The Most Expensive Mistake in Trading
Every year, thousands of new traders enter the crypto markets with enthusiasm, a strategy they read about online, and real money on the line. Most of them lose that money within the first few months. The single biggest reason is not that their strategies are inherently bad, it is that they never tested them first.
Paper trading, also known as simulated or demo trading, is the practice of executing trades with virtual money in real market conditions. It costs nothing, risks nothing, and teaches you nearly everything you need to know about a strategy before you put actual capital at stake.
Yet most traders skip it entirely. They view it as a waste of time, something for beginners, or simply too boring compared to the thrill of real trading. This impatience is extraordinarily costly.
What Paper Trading Actually Is
Paper trading simulates the complete trading experience without using real money.

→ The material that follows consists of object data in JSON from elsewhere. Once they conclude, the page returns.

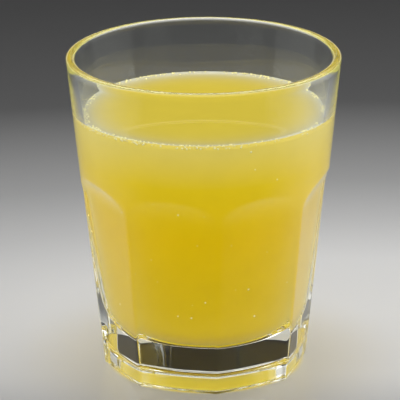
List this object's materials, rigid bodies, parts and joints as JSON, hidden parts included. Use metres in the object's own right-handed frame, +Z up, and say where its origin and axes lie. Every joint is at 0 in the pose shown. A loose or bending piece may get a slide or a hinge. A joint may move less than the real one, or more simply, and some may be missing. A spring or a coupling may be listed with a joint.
{
  "type": "glass of lemon juice",
  "caption": "Tumbler with flat panels below a round upper wall and a thick base, filled with lemon juice to just under the rim.",
  "frame": {"origin": "middle of the underside, on the surface that the glass stands on", "axes": "+Z up along the middle of the glass; -Y faces the middle of a panel"},
  "size_m": [0.0848, 0.0848, 0.1],
  "materials": {
    "clear_glass": "clear, polished",
    "lemon_juice": "cloudy yellow liquid, wet"
  },
  "bodies": {
    "root": {"glass": "clear_glass", "lemon_juice": "lemon_juice"}
  },
  "joints": []
}
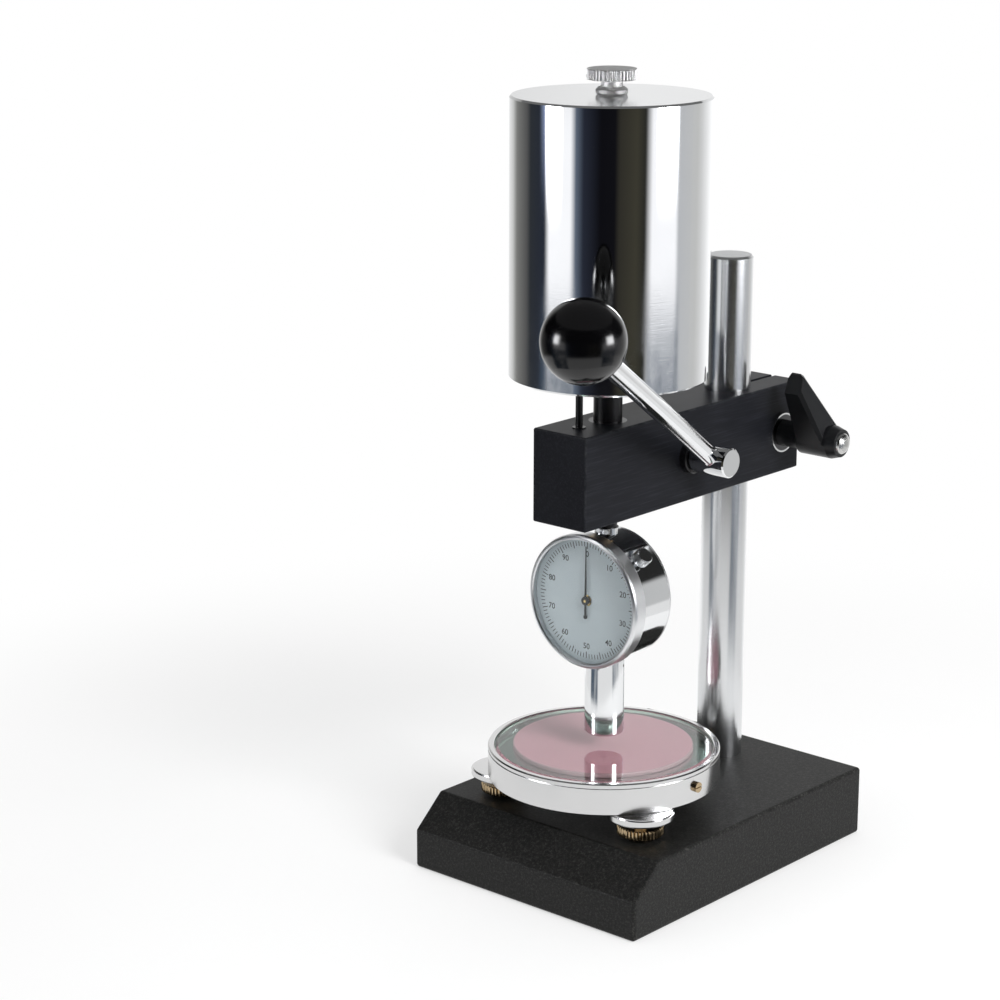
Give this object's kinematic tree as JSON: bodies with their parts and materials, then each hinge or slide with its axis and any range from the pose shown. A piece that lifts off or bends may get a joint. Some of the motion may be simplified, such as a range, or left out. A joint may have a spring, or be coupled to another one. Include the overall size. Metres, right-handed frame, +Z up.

You see real prices, real market movements, and real trading conditions. The only difference is that your orders are filled with virtual capital.

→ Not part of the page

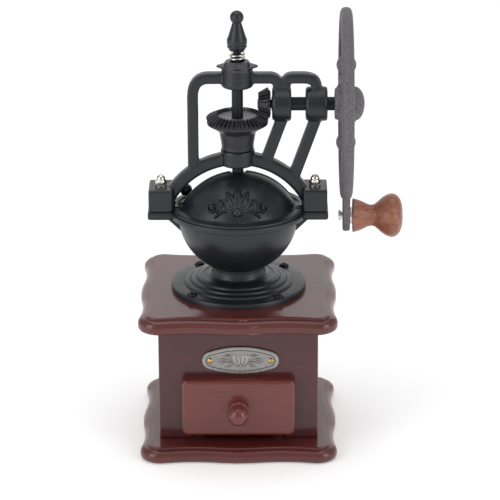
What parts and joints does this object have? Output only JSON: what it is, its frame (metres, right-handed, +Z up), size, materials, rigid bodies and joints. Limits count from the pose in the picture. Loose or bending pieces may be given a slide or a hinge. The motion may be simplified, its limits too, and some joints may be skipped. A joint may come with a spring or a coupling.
{
  "type": "burr coffee grinder",
  "caption": "Hand-cranked burr coffee mill: cast bowl, yoke with bevel gears and hand wheel on a wooden box with a drawer.",
  "frame": {"origin": "centre of the foot board's underside, below the spindle axis", "axes": "+Z up along the spindle, -Y towards the drawer front, +X towards the hand wheel"},
  "size_m": [0.1594, 0.1224, 0.2673],
  "materials": {
    "mahogany_wood": "brown-red lacquered wood",
    "plain_wood": "unfinished wood",
    "grip_wood": "light brown lacquered wood",
    "enamelled_iron": "satin blue-black enamel on cast iron",
    "wheel_iron": "rough cast, dark painted",
    "gear_iron": "blackened cast teeth",
    "dark_steel": "blackened steel",
    "sheet_steel": "dark plated sheet",
    "nickel": "bright nickel",
    "black_screw": "black oxide",
    "pewter": "cast pewter grey",
    "brass": "brass",
    "bronze": "sintered bronze",
    "burr_steel": "hardened steel",
    "black_plastic": "black moulded"
  },
  "bodies": {
    "frame": {"base_plate": "mahogany_wood", "top_plate": "mahogany_wood", "front_panel": "mahogany_wood", "rear_panel": "mahogany_wood", "left_panel": "mahogany_wood", "right_panel": "mahogany_wood", "left_runner": "plain_wood", "right_runner": "plain_wood", "hopper_bowl": "enamelled_iron", "yoke_frame": "enamelled_iron", "front_dome": "enamelled_iron", "detent_plate": "sheet_steel", "adjuster_ring": "sheet_steel", "adjuster_spring": "nickel", "yoke_cap_nuts": "nickel", "yoke_washers": "nickel", "yoke_bolts": "nickel", "flange_screws": "black_screw", "dome_screws": "black_screw", "burr_screws": "black_screw", "box_screws": "black_screw", "nameplate": "pewter", "nameplate_nails": "brass", "shaft_bushings": "bronze", "spindle_bushings": "bronze", "outer_burr": "burr_steel"},
    "drawer": {"drawer_front": "mahogany_wood", "drawer_left_side": "plain_wood", "drawer_right_side": "plain_wood", "drawer_back": "plain_wood", "drawer_bottom": "plain_wood", "drawer_knob": "mahogany_wood", "knob_screw": "black_screw"},
    "crank": {"drive_shaft": "dark_steel", "pinion_gear": "gear_iron", "pinion_pin": "gear_iron", "hand_wheel": "wheel_iron", "wheel_cap_nut": "wheel_iron", "grip_bolt": "nickel", "grip_washer": "nickel"},
    "grip": {"hand_grip": "grip_wood"},
    "spindle_gear": {"crown_gear": "gear_iron", "gear_key": "gear_iron"},
    "spindle": {"spindle": "dark_steel", "inner_burr": "burr_steel", "burr_washer": "burr_steel", "burr_nut": "burr_steel"},
    "adjuster": {"finial_nut": "dark_steel"},
    "lid_door": {"rear_door": "enamelled_iron", "door_knob": "black_plastic"}
  },
  "joints": [
    {"name": "crank_turn", "type": "hinge", "parent": "frame", "child": "crank", "pos_m": [0.065, 0, 0.2096], "axis": [1, 0, 0], "continuous": true},
    {"name": "grip_spin", "type": "hinge", "parent": "crank", "child": "grip", "pos_m": [0.08, 0, 0.1387], "axis": [1, 0, 0], "continuous": true},
    {"name": "spindle_turn", "type": "hinge", "parent": "frame", "child": "spindle_gear", "pos_m": [0, 0, 0.195], "axis": [0, 0, 1], "continuous": true},
    {"name": "adjuster_turn", "type": "hinge", "parent": "spindle_gear", "child": "adjuster", "pos_m": [0, 0, 0.255], "axis": [0, 0, 1], "range_deg": [-90, 450]},
    {"name": "burr_lift", "type": "slide", "parent": "spindle_gear", "child": "spindle", "axis": [0, 0, 1], "range_m": [-0.00125, 0.00025]},
    {"name": "drawer_slide", "type": "slide", "parent": "frame", "child": "drawer", "axis": [0, -1, 0], "range_m": [0, 0.055]},
    {"name": "door_turn", "type": "hinge", "parent": "frame", "child": "lid_door", "pos_m": [0, 0, 0.15], "axis": [0, 0, -1], "range_deg": [0, 143]}
  ],
  "couplings": [
    {"joint": "spindle_turn", "follows": "crank_turn", "ratio": 0.5},
    {"joint": "adjuster_turn", "follows": "burr_lift", "rad_per_m": -6283.2}
  ]
}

A good paper trading system should:
- Use real-time market data (not delayed or synthetic data)
- Simulate realistic order execution including fill prices
- Track your portfolio value, open positions, and trade history
- Calculate the same performance metrics as live trading (PnL, win rate, drawdown)
- Run continuously, not just when you are watching
When paper trading is implemented well, it provides an accurate preview of how a strategy behaves in the real world, with one important exception that we will cover later.
Why Paper Trading Matters
Learn the Platform
Every trading platform has its own interface, order types, and quirks. Paper trading lets you learn the platform's mechanics without the pressure of real money. You can experiment with different order types, understand how margin works, and figure out the dashboard, all without consequence.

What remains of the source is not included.